As usual when we travel, we like to find a local farmers' market to see how other towns' vendors set up. White tents and colorful veggies...and lots of folks heading in that direction led us to the right place.
We saw all the usual luscious veggies and delicious baked items but also jewelry and several craft tents, whereas our market doesn't allow crafty items...like Granny's baskets, unfortunately.
The official sign for the Manassas Farmers' Market welcomed customers:I love the creativity...this vendor displayed wax beans falling out of a basket: And, of course, I spotted the Mason jars of flowers for sale: Being a Civil War Weekend, some re-enactors came strolling into market from the encampment across the street...I think mainly to excite everyone and for a photo op, because they didn't even pick up a single veggie! The bearded man in back was portraying General Stonewall Jackson: After we browsed the market, we attended the Re-enactors' Parade...very interesting seeing all the ladies' dresses: We walked over to the grounds of the Manassas Museum where several dozen tents were set up, campfires were blazing, horses were stomping, cannons were being fired, and drizzle was starting to fall:The rain was on-again, off-again throughout the morning, but then began coming down quite steadily and making a mess of the day: This was a good time to go inside the museum to see the quilt displays. Actually, many more items than quilts were on display, but that's the main thing that I saw:And another beautiful one:
It was at this point that my cell phone started ringing...my sister was calling from SC to let me know she had just called 9-1-1, and they had rushed Granny to ER with shoulder and chest pain and feeling terrible. So the rest of the day I spent praying off and on as we went about our activities for the doctors to have wisdom to determine what was wrong and that all would be well.

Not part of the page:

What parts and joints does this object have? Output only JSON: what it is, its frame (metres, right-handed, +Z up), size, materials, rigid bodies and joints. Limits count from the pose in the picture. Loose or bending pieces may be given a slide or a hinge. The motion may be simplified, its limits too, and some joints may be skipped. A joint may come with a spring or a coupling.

Granny spent the weekend in the hospital and yesterday had a Heart Catheterization done; the doctor ballooned out three small blockages. I spoke with her this morning, and she's doing okay and will probably go home after lunch today. We are so thankful! Thank you for your prayers for her smooth recovery!
Okay...back to the Civil War days...
These guys' wool coats were drenched as they sat in pouring rain giving their presentation, but they continued taking questions from all of us huddling under umbrellas: We then rode an open-air, tractor-pulled wagon over to Liberia Plantation and toured the house and grounds. There was also a quilt display here...mostly modern quilts versus Civil War era. The quilter was on-site, and it was interesting meeting her and seeing her expertise: Here's another quite colorful one: By the time the wagon took us back to the main area, I was ready to go to the motel for a hot shower and to change my wet clothes and shoes before the evening concert. There are so many more pictures I could post for the first day, but I'll just wrap up Anniversary ~ Day 1 with the Sound of Music concert.
Here's Tom waiting for the show to start. Thankfully, we had seats under cover in the 6,800-seat indoor/outdoor theatre...tons of people had tickets for the wet upper lawn.Before the movie began, folks were invited to take part in a costume contest. See that row of folks on stage below...they're all dressed up as "something" from the Sound of Music. There's a family on the far left that was dressed up as "brown paper packages tied up with string." Down just a bit from them there was a couple who was costumed as "tea with jam and bread." So creative!
I was actually sitting next to "girls in white dresses with blue satin sashes." And all the little girlies dressed like Gretl were so adorable. Tons of nun costumes, too. Folks went all out for the show!The large screen movie was a sing-along complete with words written on the screen for the audience to sing. We also had "props" to display at various times to really liven things up and to help everyone feel a part of the show.
What a very nice time at Wolf Trap!
Anniversary Day 2~
The next morning dawned dry and sunny! Yay! As we approached the campsites again, everyone was drying out their blankets and clothing. The String Band was playing Amazing Grace and other tunes, and we sat near their tent to listen: Our next stop was Ben Lomond Manor House which included the main house, slave quarter, dairy and smokehouse. The main house was used as a Confederate hospital, so some of those rooms were quite gory...though very interesting: My main interest here was the Kitchen Garden: Sage, asparagus, rosemary, and lavender were growing here:The only plant I didn't recognize was tansy planted in this garden bed below (bottom center):
So I looked up tansy once we returned home and found out it has many uses. Does anyone plant tansy in your gardens?
Tansy can be used for conceiving and preventing miscarriages, insect repellent, placed in coffins, repels beetles if planted by potatoes, placed on window sills to repel flies (we need tansy here in the Valley!), and as a flavoring in omelets, so maybe that's why this cook planted it in her kitchen garden.
Also dried tansy is used by some bee-keepers as fuel in a bee smoker. I'll have to tell Jonathan this when he starts his bees again. I'm thinking I should plant some tansy next spring in our garden! You can read more about it here. Very interesting!
And last, here's the heirloom rose garden (although it looks quite neat with the layout, it really could have used a Master Gardener's loving touch!). Unfortunately, the roses were not in bloom when we were there: Well, did you feel like you went to Manassas with us? We thoroughly enjoyed spending time together for our anniversary, and now...it's time to quit playing and get back to work!